Libéralisation et disparité économique
Narendra Modi, qui a été le ministre en chef du Gujarat de 2001 à 2014, aurait facilité le succès de capitaines d’industrie comme les frères Ambani ou encore Gautam Adani. Mais de telles affirmations sont de nature politique et ne peuvent être prouvées. Un responsable du BJP basé à Delhi a nié toute accusation de népotisme, tout en admettant que comparés à d’autres États indiens, le Gujarat et la ville de Mumbai offrent un climat d’affaires et de travail dynamique.
On peut citer d’autres constats amers concernant la gouvernance économique indienne, qui ont contribué à accroître les écarts entre les riches et les pauvres dans le pays. « Entre 1947 et 1991, l’économie était dirigée par des bureaucrates corrompus. Leurs ballades familiales étaient plus importantes que la croissance économie nationale. La libéralisation économique de 1991 a favorisé la prospérité, sans aucun doute, mais après cela, la disparité économique a aussi augmenté en Inde », souligne Naushad Khan, un trader de Delhi.
Les autorités affirment qu’après le retour au pouvoir de Narendra Modi en 2019, le gouvernement a annoncé une plus grande libéralisation de l’économie, en supprimant certaines restrictions sur les investissements étrangers directs dans de multiples secteurs, notamment concernant l’extraction du charbon et la production contractuelle.

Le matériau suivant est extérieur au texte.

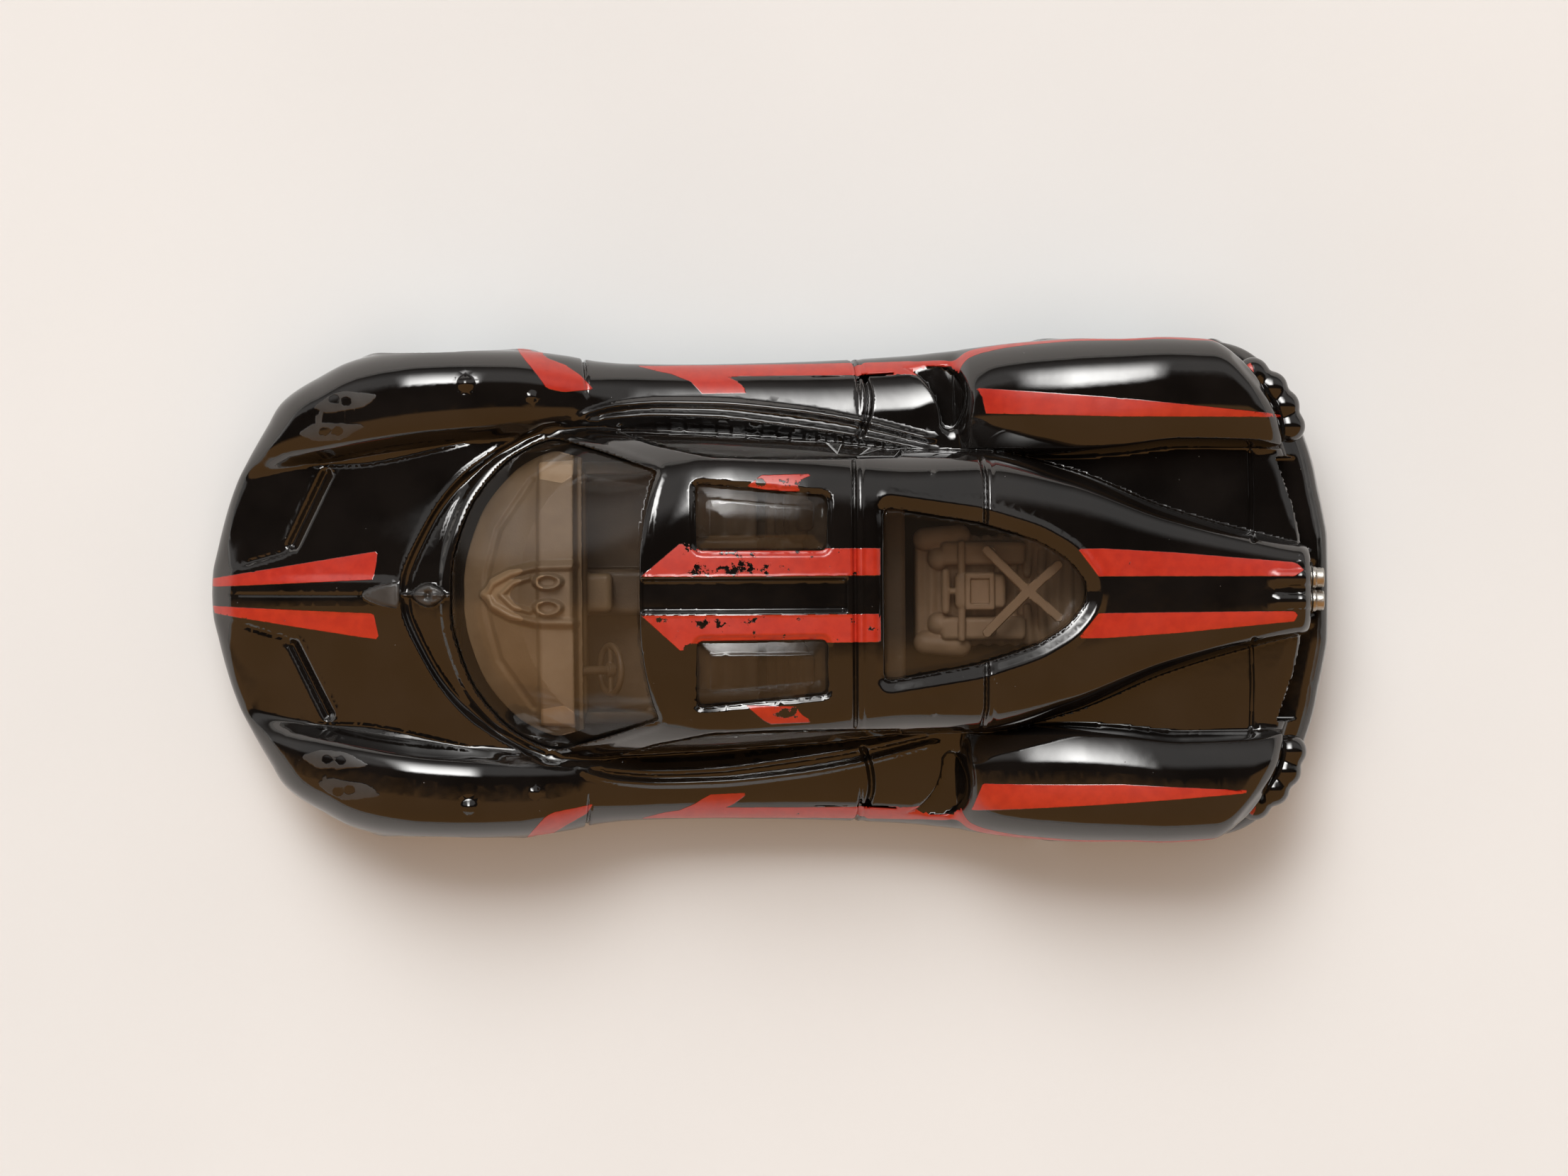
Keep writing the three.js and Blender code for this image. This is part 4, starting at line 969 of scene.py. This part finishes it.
# The instrument pod's edge on one side.
POD = [(-18.1, 0), (-17.6, 0.75), (-16.4, 1.4), (-14.8, 1.8), (-12.4, 1.85)]


def dash_top(x, a):
    """The height of the dashboard's top: a raised bar across it, and a pointed pod with two gauges."""
    top = np.minimum(base_z(x, a) - 2.3, 12.3 - 0.012 * a * a)
    h = top - 0.35 * smooth(-17.2, -15.2, x)
    h = h - 0.9 * smooth(-12.45, -12.15, x)
    h = h + 0.34 * smooth(0.35, 0.1, np.abs(x + 13.5) - 0.95) * smooth(8.6, 8.2, a)
    edge, _ = line_distance([(-15.1, 7.2), (-17.2, 4.1), (-17.9, 1.4), (-18, 0)], x, a)
    h = h - 0.18 * bump(edge, 0.35)
    pod, _ = line_distance(POD, x, a)
    within = outline_distance(mirror(POD), x, a)
    h = h + 0.55 * bump(pod, 0.42) + 0.3 * smooth(0.1, -0.3, within)
    inner, _ = line_distance([(-17, 0), (-16.2, 0.75), (-15.2, 1.05)], x, a)
    h = h + 0.3 * bump(inner, 0.3)
    gauge = np.hypot(0.55 * (x + 14), a - 0.82)
    h = h + 0.75 * smooth(0.62, 0.42, gauge) - 0.55 * smooth(0.4, 0.2, gauge)
    return h


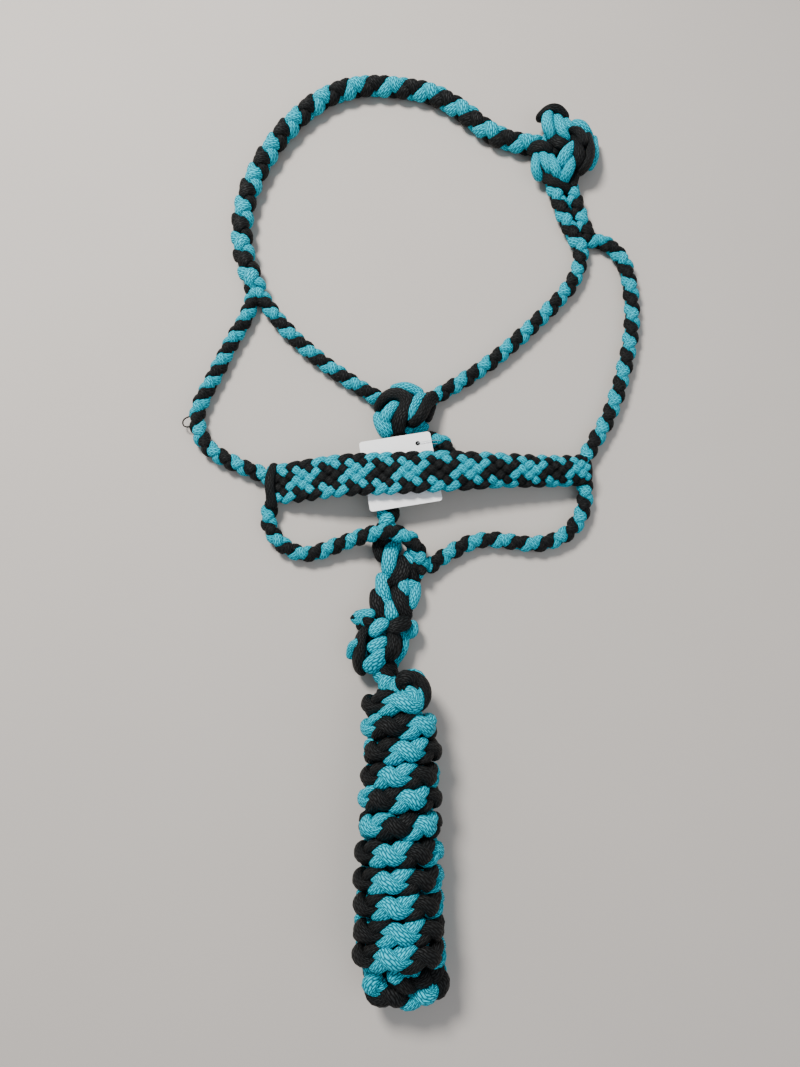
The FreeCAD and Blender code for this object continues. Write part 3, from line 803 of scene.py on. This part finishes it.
def hang_tag():
    """The card: flat, with rounded corners and a punched hole."""
    centre, turn = mm((-16.7, -148.8, 20.9)), math.radians(9.5)
    wide, deep, thick, corner = 65 * MM, 66 * MM, 0.5 * MM, 2.5 * MM
    hole = mm((-1, -122.5, 0))
    hole_radius = 2.2 * MM
    outline = []
    for cx, cy, start in ((1, 1, 0), (-1, 1, 90), (-1, -1, 180), (1, -1, 270)):
        for k in range(CORNER_STEPS):
            a = math.radians(start + CORNER_DEGREES * k)
            outline.append((cx * (wide / 2 - corner) + corner * math.cos(a),
                            cy * (deep / 2 - corner) + corner * math.sin(a)))
    outline.append(outline[0])
    corners = np.array(outline)
    gone = np.concatenate([[0], np.cumsum(np.linalg.norm(np.diff(corners, axis=0), axis=1))])
    count, rings = CARD_POINTS, CARD_RINGS
    even = np.linspace(0, gone[-1], count + 1)[:-1]
    outline = [[np.interp(g, gone, corners[:, k]) for k in (0, 1)] for g in even]
    spin = np.array([[math.cos(turn), -math.sin(turn)], [math.sin(turn), math.cos(turn)]])
    outer = np.array(outline) @ spin.T + centre[:2]
    angles = [math.atan2(y - hole[1], x - hole[0]) for x, y in outer]
    inner = np.array([(hole[0] + hole_radius * math.cos(a), hole[1] + hole_radius * math.sin(a))
                      for a in angles])
    verts, faces = [], []
    for level in (0, thick):
        for r in range(rings + 1):
            share = (r / rings) ** 1.5
            verts += [(*(inner[i] * (1 - share) + outer[i] * share), centre[2] + level)
                      for i in range(count)]
    layer = (rings + 1) * count
    for r in range(rings):
        for i in range(count):
            n = (i + 1) % count
            a, b, c, d = r * count + i, r * count + n, (r + 1) * count + n, (r + 1) * count + i
            faces.append((a, b, c, d))
            faces.append((layer + d, layer + c, layer + b, layer + a))
    for i in range(count):
        n = (i + 1) % count
        faces.append((i, layer + i, layer + n, n))
        a, b = rings * count + i, rings * count + n
        faces.append((a, b, layer + b, layer + a))
    mesh = bpy.data.meshes.new("hang_tag_card")
    mesh.from_pydata(verts, [], faces)
    mesh.materials.append(card_material())
    piece = bpy.data.objects.new("hang_tag_card", mesh)
    bpy.context.scene.collection.objects.link(piece)
    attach(piece, "hang_tag")
    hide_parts("hang_tag")


hang_tag()

THREAD_DIAMETER = 0.6 * MM
thread = Line(mm(TAG_THREAD_ROUTE), step=FINE_STEP)
cordage = Cordage()
cordage.strand(CLEAR, thread.at, thread.up, THREAD_DIAMETER, THREAD_DIAMETER)
cordage.make("tag_thread", "halter", "tag_thread")

# ---------------------------------------------------------------- floor, light

FLOOR_HALF = 6  # metres
floor_mesh = bpy.data.meshes.new("floor")
signs = ((-1, -1), (1, -1), (1, 1), (-1, 1))
floor_corners = [(FLOOR_HALF * x, FLOOR_HALF * y, 0) for x, y in signs]
floor_mesh.from_pydata(floor_corners, [], [(0, 1, 2, 3)])
floor_mesh.materials.append(floor_material())
floor = bpy.data.objects.new("floor", floor_mesh)
bpy.context.scene.collection.objects.link(floor)


def area_light(name, place, target, size, power, colour):
    """A round soft light that faces its target."""
    data = bpy.data.lights.new(name, "AREA")
    data.shape = "DISK"
    data.size = size
    data.energy = power
    data.color = colour
    light = bpy.data.objects.new(name, data)
    light.location = place
    light.rotation_euler = (Vector(target) - Vector(place)).to_track_quat("-Z", "Y").to_euler()
    bpy.context.scene.collection.objects.link(light)


area_light("key", (-0.7, 0.7, 1.5), (0, -0.1, 0), 0.55, 56, (1.0, 0.97, 0.93))
area_light("fill", (0.9, -0.9, 1.4), (0, -0.1, 0), 1.4, 8, (0.93, 0.96, 1.0))

world = bpy.data.worlds.new("world")
world.use_nodes = True
world.node_tree.nodes["Background"].inputs["Color"].default_value = (0.9, 0.93, 1.0, 1)
world.node_tree.nodes["Background"].inputs["Strength"].default_value = 0.45
bpy.context.scene.world = world

# ---------------------------------------------------------------- update

bpy.context.view_layer.update()
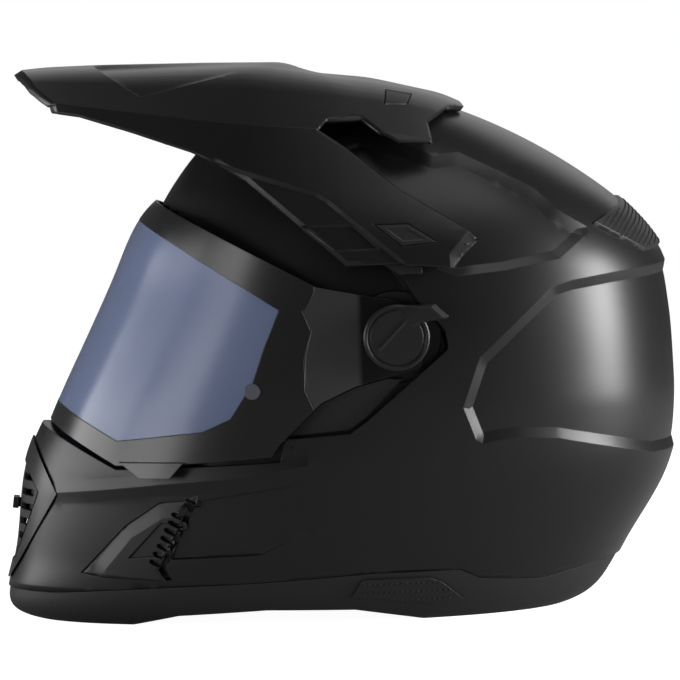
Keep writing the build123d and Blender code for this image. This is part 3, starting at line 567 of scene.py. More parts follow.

Ainsi, l’Inde a obtenu d’excellents classements selon l’Indice de la facilité de faire des affaires, un indicateur de la Banque mondiale. Le pays a été classé 63e sur 190 économies évaluées.
Pourtant, Adhir Chowdhury, du parti du Congrès, membre de l’opposition, assure que « l’Inde reste un pays difficile pour faire des affaires » et que « d’autres réformes économiques sont nécessaires ». Mais cette question reste controversée. Le 19 novembre, Narendra Modi a retiré trois lois agricoles de la réforme agricole votée en septembre 2020, et qui risquaient, selon les paysans indiens, de les forcer à brader leurs marchandises aux grandes sociétés pour les écouler. Le Premier ministre a fini par céder après avoir échoué à les convaincre des mérites ou des buts véritables de la réforme du secteur agricole national, en particulier concernant la commercialisation des produits agricoles.